Task statement:
Nothing may be dropped or altered: reproduce all the data.

* * * * *

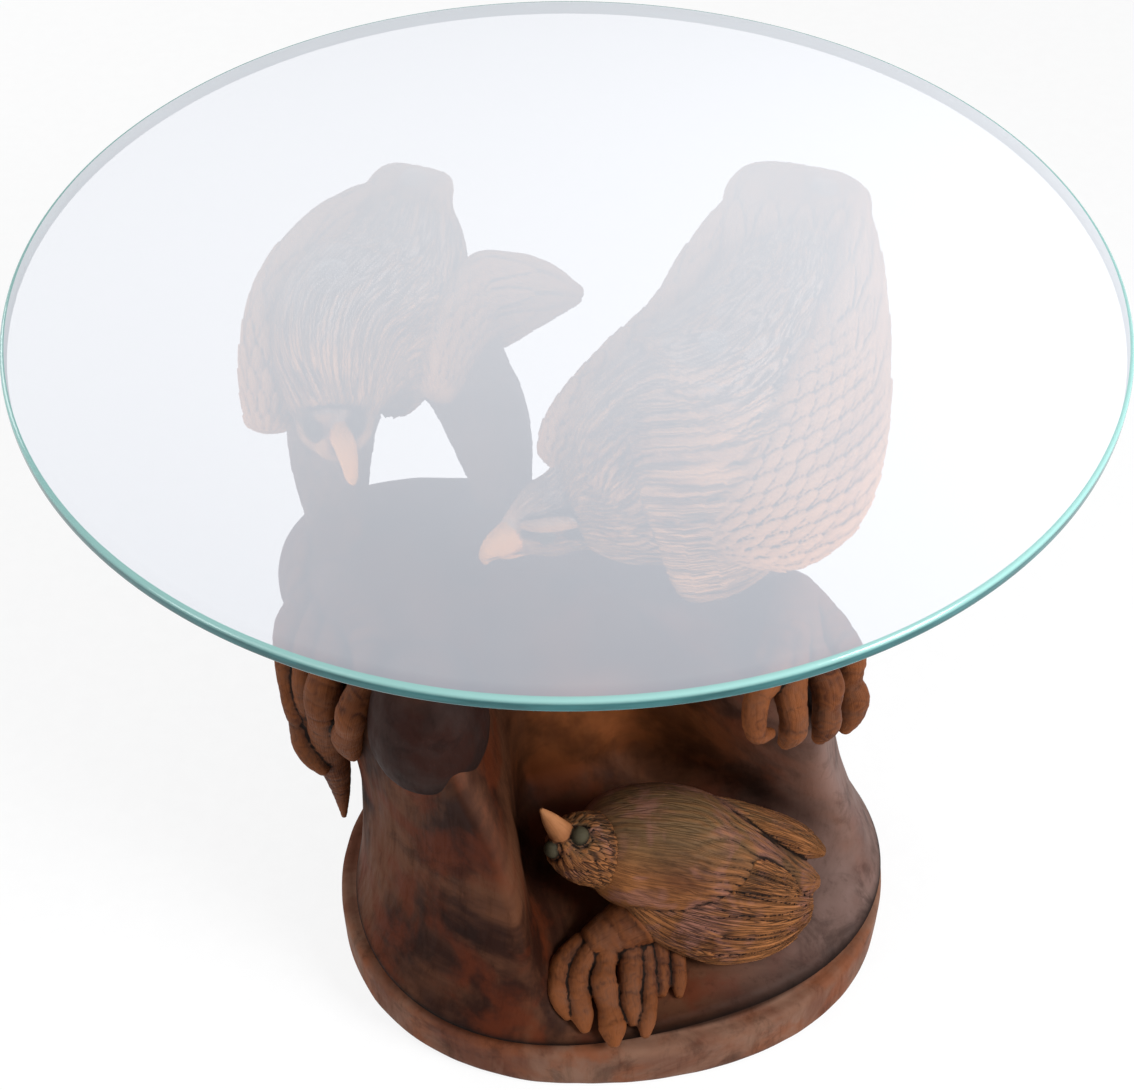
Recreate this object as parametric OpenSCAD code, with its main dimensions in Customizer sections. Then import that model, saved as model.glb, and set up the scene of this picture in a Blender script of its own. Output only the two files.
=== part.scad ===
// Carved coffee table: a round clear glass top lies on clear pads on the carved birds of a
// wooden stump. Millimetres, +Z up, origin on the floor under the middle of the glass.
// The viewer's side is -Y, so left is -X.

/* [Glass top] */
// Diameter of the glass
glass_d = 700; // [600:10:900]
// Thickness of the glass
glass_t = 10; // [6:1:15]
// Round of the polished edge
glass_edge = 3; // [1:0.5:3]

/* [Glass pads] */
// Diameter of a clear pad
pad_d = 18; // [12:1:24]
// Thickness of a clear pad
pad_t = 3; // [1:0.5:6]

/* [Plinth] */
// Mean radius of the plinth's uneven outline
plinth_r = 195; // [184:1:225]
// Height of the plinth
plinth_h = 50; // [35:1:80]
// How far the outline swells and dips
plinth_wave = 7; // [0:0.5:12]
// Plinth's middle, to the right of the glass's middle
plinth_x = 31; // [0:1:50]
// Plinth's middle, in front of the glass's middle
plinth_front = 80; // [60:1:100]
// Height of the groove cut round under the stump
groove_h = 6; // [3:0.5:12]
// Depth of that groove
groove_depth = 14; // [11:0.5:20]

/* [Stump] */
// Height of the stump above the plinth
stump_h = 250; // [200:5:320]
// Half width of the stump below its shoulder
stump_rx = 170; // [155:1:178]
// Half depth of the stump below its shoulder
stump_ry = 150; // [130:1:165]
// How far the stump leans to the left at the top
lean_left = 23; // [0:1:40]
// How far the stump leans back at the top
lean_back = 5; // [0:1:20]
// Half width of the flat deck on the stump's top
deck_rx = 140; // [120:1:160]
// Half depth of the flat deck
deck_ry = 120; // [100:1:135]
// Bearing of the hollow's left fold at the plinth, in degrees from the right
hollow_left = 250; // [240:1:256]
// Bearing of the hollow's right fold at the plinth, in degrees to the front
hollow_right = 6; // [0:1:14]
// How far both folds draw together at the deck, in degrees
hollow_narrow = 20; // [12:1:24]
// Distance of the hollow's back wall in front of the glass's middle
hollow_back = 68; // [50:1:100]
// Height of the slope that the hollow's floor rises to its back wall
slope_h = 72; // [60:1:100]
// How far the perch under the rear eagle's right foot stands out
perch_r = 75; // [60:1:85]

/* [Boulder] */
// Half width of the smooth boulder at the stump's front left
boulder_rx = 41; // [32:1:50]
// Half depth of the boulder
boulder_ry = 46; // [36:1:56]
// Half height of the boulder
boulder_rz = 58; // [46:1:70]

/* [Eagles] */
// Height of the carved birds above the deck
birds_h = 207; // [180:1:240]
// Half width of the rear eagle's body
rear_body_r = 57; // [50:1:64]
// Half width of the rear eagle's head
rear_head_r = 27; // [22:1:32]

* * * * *

Reply to the exercise:
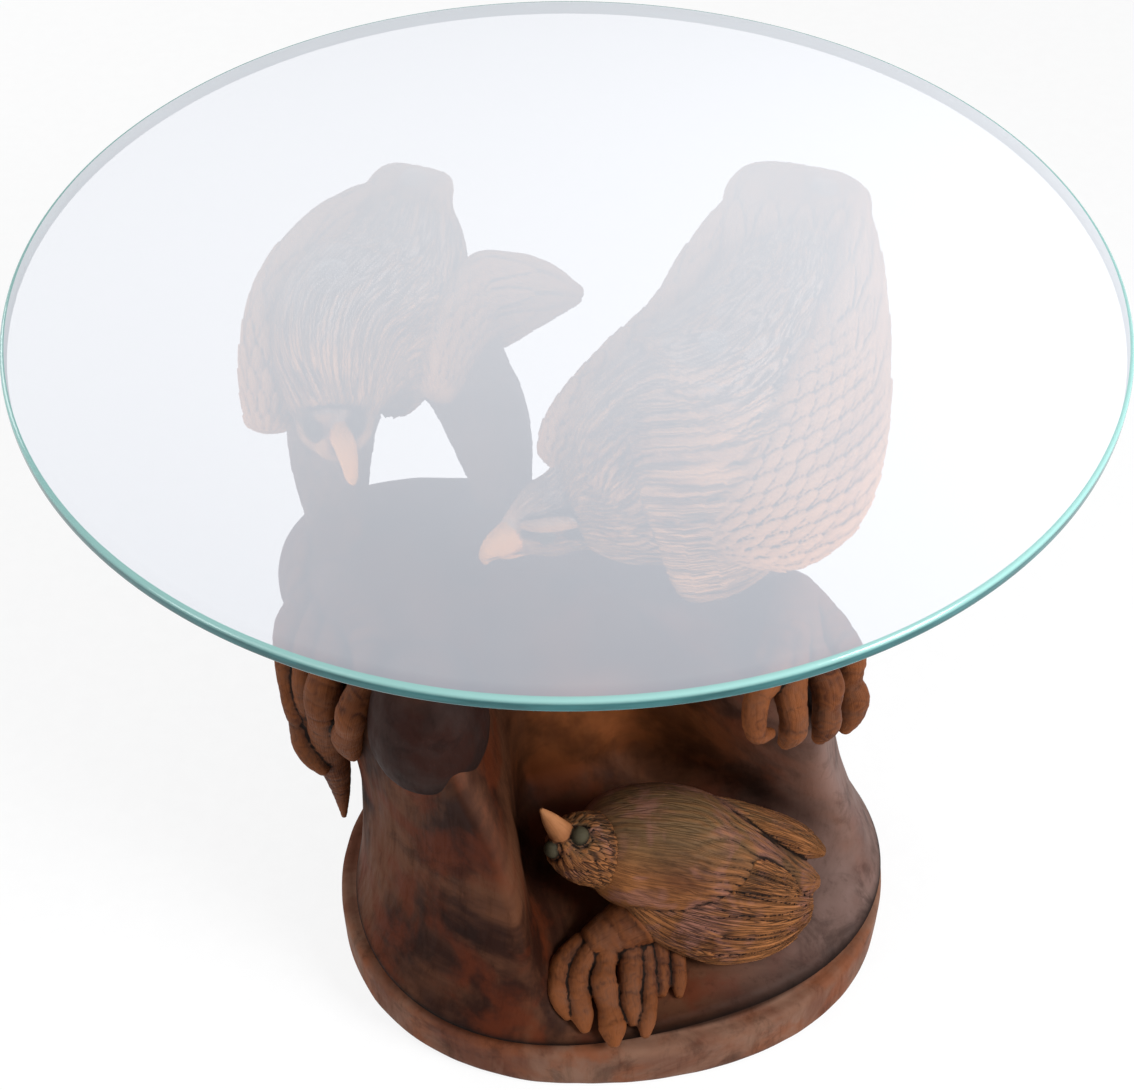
Recreate this object as parametric OpenSCAD code, with its main dimensions in Customizer sections. Then import that model, saved as model.glb, and set up the scene of this picture in a Blender script of its own. Output only the two files.
=== part.scad ===
// Carved coffee table: a round clear glass top lies on clear pads on the carved birds of a
// wooden stump. Millimetres, +Z up, origin on the floor under the middle of the glass.
// The viewer's side is -Y, so left is -X.

/* [Glass top] */
// Diameter of the glass
glass_d = 700; // [600:10:900]
// Thickness of the glass
glass_t = 10; // [6:1:15]
// Round of the polished edge
glass_edge = 3; // [1:0.5:3]

/* [Glass pads] */
// Diameter of a clear pad
pad_d = 18; // [12:1:24]
// Thickness of a clear pad
pad_t = 3; // [1:0.5:6]

/* [Plinth] */
// Mean radius of the plinth's uneven outline
plinth_r = 195; // [184:1:225]
// Height of the plinth
plinth_h = 50; // [35:1:80]
// How far the outline swells and dips
plinth_wave = 7; // [0:0.5:12]
// Plinth's middle, to the right of the glass's middle
plinth_x = 31; // [0:1:50]
// Plinth's middle, in front of the glass's middle
plinth_front = 80; // [60:1:100]
// Height of the groove cut round under the stump
groove_h = 6; // [3:0.5:12]
// Depth of that groove
groove_depth = 14; // [11:0.5:20]

/* [Stump] */
// Height of the stump above the plinth
stump_h = 250; // [200:5:320]
// Half width of the stump below its shoulder
stump_rx = 170; // [155:1:178]
// Half depth of the stump below its shoulder
stump_ry = 150; // [130:1:165]
// How far the stump leans to the left at the top
lean_left = 23; // [0:1:40]
// How far the stump leans back at the top
lean_back = 5; // [0:1:20]
// Half width of the flat deck on the stump's top
deck_rx = 140; // [120:1:160]
// Half depth of the flat deck
deck_ry = 120; // [100:1:135]
// Bearing of the hollow's left fold at the plinth, in degrees from the right
hollow_left = 250; // [240:1:256]
// Bearing of the hollow's right fold at the plinth, in degrees to the front
hollow_right = 6; // [0:1:14]
// How far both folds draw together at the deck, in degrees
hollow_narrow = 20; // [12:1:24]
// Distance of the hollow's back wall in front of the glass's middle
hollow_back = 68; // [50:1:100]
// Height of the slope that the hollow's floor rises to its back wall
slope_h = 72; // [60:1:100]
// How far the perch under the rear eagle's right foot stands out
perch_r = 75; // [60:1:85]

/* [Boulder] */
// Half width of the smooth boulder at the stump's front left
boulder_rx = 41; // [32:1:50]
// Half depth of the boulder
boulder_ry = 46; // [36:1:56]
// Half height of the boulder
boulder_rz = 58; // [46:1:70]

/* [Eagles] */
// Height of the carved birds above the deck
birds_h = 207; // [180:1:240]
// Half width of the rear eagle's body
rear_body_r = 57; // [50:1:64]
// Half width of the rear eagle's head
rear_head_r = 27; // [22:1:32]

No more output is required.